This blog is a bit more technical (and longer) than most of my blogs. It is aimed at a particular problem –our need to facilitate more cross-European investment by business angels in order to build competitive startups.

I frequently see quality European startups that have the potential to be global market leaders but are starved for early stage capital as compared with their US counterparts. Bootstrapping is a good thing, and too much capital, too early, can be a problem for startups. Nonetheless, there is a point at which the failure of high-quality European emerging companies to secure sufficient early stage investment puts them at a significant competitive disadvantage.
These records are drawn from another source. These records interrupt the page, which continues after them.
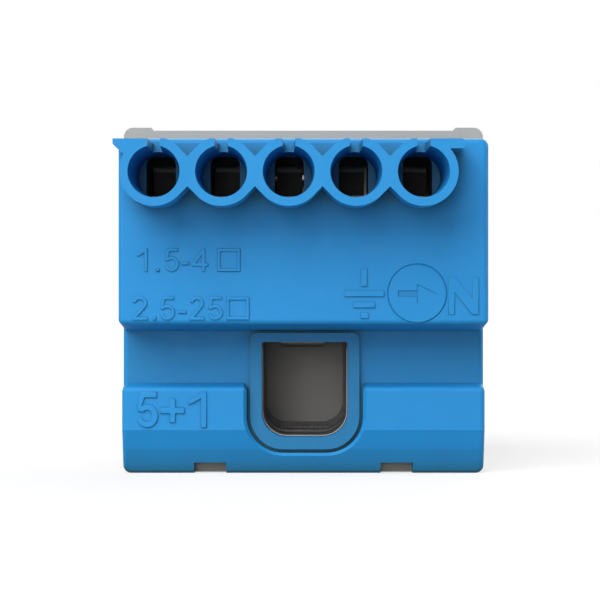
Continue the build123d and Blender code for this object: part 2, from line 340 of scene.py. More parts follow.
@dataclass(frozen=True)
class RecessedFace:
    """A front face at one depth that gets painted shade, for the shade of the steps before it.

    Attributes:
        at: Its place along Y in millimetres.
        reach: How far from that place a face still counts, in millimetres.
        dark: How far its colour goes toward the painted shade's colour, 0 to 1.
        facing: The normal's Y where the painted shade starts and where it is full.
    """

    at: float = -6.5
    reach: float = 0.4
    dark: float = 0.44
    facing: Span = (-0.85, -1.0)

    def mask(self, tree: Tree) -> Socket:
        """Find the face by its Object coordinates and its direction.

        Args:
            tree: The material's node tree.

        Returns:
            A socket that is dark on the face and 0 elsewhere.
        """
        place, turn = NodeBench.split(tree, "Object"), NodeBench.split(tree, "Normal")
        here = NodeBench.maths(tree, "COMPARE", place["Y"], self.at * MM, self.reach * MM)
        shade = NodeBench.ranged(tree, turn["Y"], self.facing, (0.0, self.dark))
        return NodeBench.maths(tree, "MULTIPLY", here, shade)


@dataclass(frozen=True)
class PaintedEdgeHighlight:
    """The slab's rounded upper edge, with a pale painted highlight mixed into its colour.

    Attributes:
        middle: Its middle along Y in millimetres.
        reach: Half its width along Y, in millimetres.
        foot: Its lower limit along Z in millimetres.
        share: How far its colour goes toward the painted highlight's colour, 0 to 1.
        pale: The painted highlight's colour.
        facing: The normal's Z where the painted highlight starts and where it is full.
        level: The normal's Z of the level top, which stays as it is.
    """

    middle: float = -11.26
    reach: float = 0.3
    foot: float = 32.5
    share: float = 0.88
    pale: Colour = (0.30, 0.51, 0.68)
    facing: Span = (0.66, 0.92)
    level: float = 0.985

    def lay(self, tree: Tree, colour: Socket) -> Socket:
        """Mix the painted highlight in along the edge.

        Args:
            tree: The material's node tree.
            colour: The colour of the open surface.

        Returns:
            The colour with the painted highlight.
        """
        place, turn = NodeBench.split(tree, "Object"), NodeBench.split(tree, "Normal")
        amount = NodeBench.ranged(tree, turn["Z"], self.facing, (0.0, self.share))
        limits = (("COMPARE", place["Y"], self.middle * MM, self.reach * MM),
                  ("GREATER_THAN", place["Z"], self.foot * MM),
                  ("LESS_THAN", turn["Z"], self.level))
        for limit in limits:
            amount = NodeBench.maths(tree, "MULTIPLY", amount, NodeBench.maths(tree, *limit))
        return NodeBench.mix(tree, amount, colour, self.pale)


@dataclass(frozen=True)
class MouldedPlastic:
    """Injection-moulded thermoplastic with a fine spark-eroded grain and faint flow marks.

    Attributes:
        shade: Its colour in the darker flow marks.
        roughness: Its middle roughness.
        sunk_mark: A mark sunk into its front face, mark_depth millimetres deep.
        recessed: Its faces that get painted shade, for the shade of the steps before them.
        edge_highlight: Its painted highlight along the top edge.
        crevice_dark: How far an inner corner's colour goes toward the painted shade's colour, 0 to 1.
        crevice_curve: The power that keeps that painted shade to the corners.
        crevice_tint: What the light between the walls adds to the painted shade's colour.
        crevice_share: How much of the shade's colour the painted shade keeps.
        crevice_reach: How far away a wall still darkens, in millimetres.
        crevice_open: The open share of the sky where the shade starts and where it is full.
        crevice_samples: Rays for each look at the sky.
        flow: The flow marks.
        cloud: The soft patches in the gloss, where the roughness goes down and up by rough_range.
        grain: The grain, grain_height metres high.
        shaft_shade_share: How much of the shade's colour the sunk arrow's shaft keeps, as painted shade on
            its floor.
    """

    name: str
    colour: Colour
    shade: Colour
    roughness: float = 0.58
    gloss: float = 0.32
    sunk_mark: EngravedArrow | None = None
    recessed: tuple[RecessedFace, ...] = ()
    edge_highlight: PaintedEdgeHighlight | None = None
    crevice_dark: float = 0.2
    crevice_curve: float = 1.6
    crevice_tint: Colour = (0.01, 0.01, 0.01)
    crevice_share: float = 0.14
    crevice_reach: float = 3.4
    crevice_open: Span = (1.0, 0.2)
    crevice_samples: int = 8
    flow: Pattern = Pattern(90.0, 3.0, (1.0, 1.0, 0.35))
    cloud: Pattern = Pattern(700.0, 2.0)
    rough_range: Span = (-0.04, 0.05)
    grain: Pattern = Pattern(9000.0, 2.0)
    grain_strength: float = 0.35
    grain_height: float = 0.00001
    mark_strength: float = 0.7
    mark_depth: float = 0.14
    shaft_shade_share: float = 0.84

    def build(self) -> bpy.types.Material:
        """Make the material.

        Returns:
            The finished material.
        """
        material, shader, tree = NodeBench.start(self.name)
        flow = NodeBench.ranged(tree, self.flow.lay(tree), NOISE_RANGE)
        colour = NodeBench.mix(tree, flow, self.colour, self.shade)
        limits = tuple(self.roughness + change for change in self.rough_range)
        rough = NodeBench.ranged(tree, self.cloud.lay(tree), NOISE_RANGE, limits)
        tree.links.new(rough, shader.inputs["Roughness"])
        grain = NodeBench.bump(tree, self.grain.lay(tree), self.grain_strength, self.grain_height)
        tree.links.new(grain.outputs["Normal"], shader.inputs["Normal"])
        shader.inputs["Specular IOR Level"].default_value = self.gloss
        if self.sunk_mark is not None:
            colour = self._sink(tree, colour, grain)
        colour = self._paint_corner_shade(tree, colour)
        # Painted highlight along the slab's top edge.
        if self.edge_highlight is not None:
            colour = self.edge_highlight.lay(tree, colour)
        tree.links.new(colour, shader.inputs["Base Color"])
        return material

    def _paint_corner_shade(self, tree: Tree, colour: Socket) -> Socket:
        """Paint shade into the colour in narrow grooves and inner corners, and on the recessed faces.

        Args:
            tree: The material's node tree.
            colour: The colour of the open surface.

        Returns:
            The colour with its painted shade.
        """
        # Ambient occlusion sets how much painted shade goes into the colour.
        corner = tree.nodes.new("ShaderNodeAmbientOcclusion")
        corner.samples = self.crevice_samples
        corner.inputs["Distance"].default_value = self.crevice_reach * MM
        share = NodeBench.ranged(tree, corner.outputs["AO"], self.crevice_open)
        curved = NodeBench.maths(tree, "POWER", share, self.crevice_curve)
        amount = NodeBench.maths(tree, "MULTIPLY", curved, self.crevice_dark)
        for face in self.recessed:
            amount = NodeBench.maths(tree, "MAXIMUM", amount, face.mask(tree))
        painted_shade = tuple(self.crevice_share * part + tint for part, tint in zip(self.shade, self.crevice_tint))
        return NodeBench.mix(tree, amount, colour, painted_shade)

    def _sink(self, tree: Tree, colour: Socket, grain: bpy.types.Node) -> Socket:
        """Lead the sunk mark into the surface's normal, and paint shade on the arrow's shaft.

        Args:
            tree: The material's node tree.
            colour: The colour of the open surface.
            grain: The bump node that gives the grain.

        Returns:
            The colour with the shaft's painted shade.
        """
        sunk, shaft = self.sunk_mark.masks(tree)
        dent = NodeBench.bump(tree, sunk, self.mark_strength, self.mark_depth * MM)
        dent.invert = True
        tree.links.new(dent.outputs["Normal"], grain.inputs["Normal"])
        # Painted shade on the floor of the arrow's sunk shaft.
        return NodeBench.mix(tree, shaft, colour, tuple(self.shaft_shade_share * part for part in self.shade))


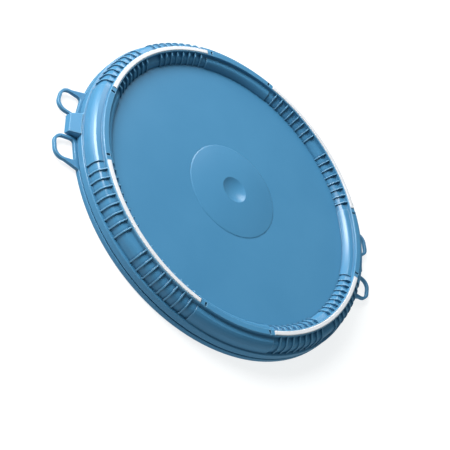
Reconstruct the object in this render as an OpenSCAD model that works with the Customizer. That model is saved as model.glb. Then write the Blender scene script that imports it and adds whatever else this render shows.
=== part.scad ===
// Lid of a plastic open head drum: a dished blue shell with a ribbed crown, a bayonet
// locking ring with four loops under its skirt, a seal in the crown and four white
// stacking strips. Origin: centre of the resting face. +Z points up out of the lid.
// The two loop stations lie on the X axis, each with a lug between its two loops.

/* [Lid] */
// Radius of the circle that the white strips lie on
rim_r = 266; // [250:1:285]
// Height from the resting face to the top of the strips
lid_h = 56; // [52:1:64]
// Depth of the dished panel below the top of the strips
panel_depth = 20; // [16:1:24]
// Thickness of the panel
panel_t = 4; // [3:0.5:6]

/* [Centre of the panel] */
// Radius of the domed disc
dome_r = 88; // [60:1:120]
// Rise of the domed disc at its middle
dome_rise = 5.5; // [1:0.5:6]
// Radius of the dimple in the middle of the disc
dimple_r = 24; // [15:1:30]
// Depth of the dimple
dimple_depth = 6; // [3:0.5:8]

/* [Crown ribs] */
// Number of windows in each of the eight rib groups
group_windows = 8; // [5:1:8]
// Angle from one rib to the next
rib_pitch = 3.09; // [2.6:0.01:3.1]
// Angle from the middle of a strip to its first rib
first_rib = 4.35; // [3:0.05:4.4]
// Thickness of a rib
rib_t = 2.2; // [1.5:0.1:3]
// Depth of the windows between the ribs
window_depth = 2.4; // [1:0.1:2.5]

/* [Stacking strips] */
// Width of a strip
strip_w = 7.4; // [5:0.1:8]
// Angle from the middle of a strip to its end
strip_half_angle = 28.9; // [20:0.1:29]
// Height that a strip stands above the crown
strip_proud = 1; // [0.5:0.1:2]
// Depth of the groove that a strip sits in
strip_groove = 2.4; // [1.5:0.1:3]
// Angle from the middle of a strip to the notch past its end
notch_angle = 31.1; // [30.5:0.1:33]

/* [Locking ring] */
// Height of the ring's outer lip
lip_h = 9.6; // [8.6:0.2:10]
// Height of the open seam between the lip and the lid's skirt
seam_h = 1.6; // [1:0.1:2.2]
// Angle from the middle of a station to the middle of a loop
loop_angle = 8.55; // [8.4:0.05:10]
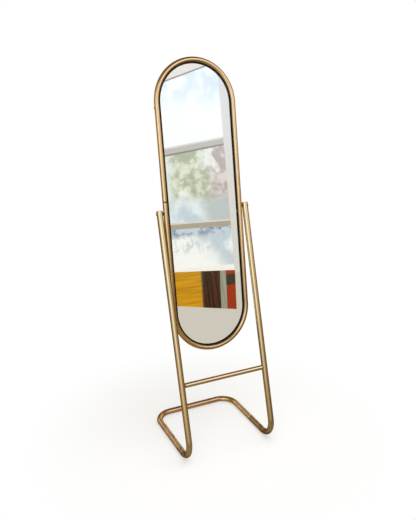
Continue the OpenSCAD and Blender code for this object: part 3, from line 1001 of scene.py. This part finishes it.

Business angels play a critical role at this stage.

This problem especially troubling where the startups are engaged in innovation with clear potential social benefits as well as commercial opportunities, such as in healthtech and life sciences. Consequently, I would like to help build a cross-border angel network focused on that vertical. However, this is an issue for all business verticals.

The need for cross-border angel investment

A key challenge for UK and other European startups seeking early stage investment is that business angel communities in Europe are separated by national boundaries and, in any case, are still in a development mode (with relatively small numbers of business angels). These constraints on angel investment are particularly important for startups in those sectors, such as healthtech and life sciences, that may have limited opportunities to secure investment from early stage European venture capital funds.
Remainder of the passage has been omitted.